More specifically, we arranged that $J_1$ is globally free of rank 1 (it is $A$-dual to the relative tangent space along the identity section, which we arranged to be globally free of rank 1, not just invertible), so if we choose a generator $T_1$ of $J_1$ and pick compatible lifts $T_n \in J_n$ for all $n$ then the $n$ elements $T_n^i$ for $1 \le i \le n$ generate $J_n$ on geometric fibers over Spec($A$) by the theory over fields, so since $J_n$ is a rank-$n$ vector bundle it follows that these $n$ generators must be an $A$-basis of $J_n$. Thus, we have built compatible $A$-algebra isomorphisms $$A[T]/(T^{n+1}) \simeq R_n$$ for all $n \ge 0$, so this identifies the formal completion $\widehat{E}$ along the identity with ${\rm{Spf}}(A[\![T]\!])$ (using $T$-adic topology).

This pro-represents the functor $$(B,J) \mapsto \ker(E(B) \rightarrow E(B/J) = E(A))$$ on augmented $A$-algebras $(B,J)$ with some power of $J = \ker(B \twoheadrightarrow A)$ equal to 0, and since this is a group-valued functor it follows that $\widehat{E}$ acquires a structure of formal group over $A$, where the relevant fiber product is completed tensor product (as that pro-represents the fiber product of functors on the category of augmented algebras with nilpotent augmentation ideal). In other words, we acquire what is classically called a formal group law on $A[\![T]\!]$ in the usual sense.

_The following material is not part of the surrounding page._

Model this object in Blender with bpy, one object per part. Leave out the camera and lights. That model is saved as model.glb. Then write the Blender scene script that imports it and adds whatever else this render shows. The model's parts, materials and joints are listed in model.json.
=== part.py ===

The discussion of these matters in Hida's book is an elaboration on the early parts of Chapter 2 of the book by Katz and Mazur. The relationship between global relative 1-forms (necessarily translation-invariant) and global bases of the relative tangent space along the identity is very well-explained in section 4.2 of the book "Neron models" for smooth group schemes over any base scheme.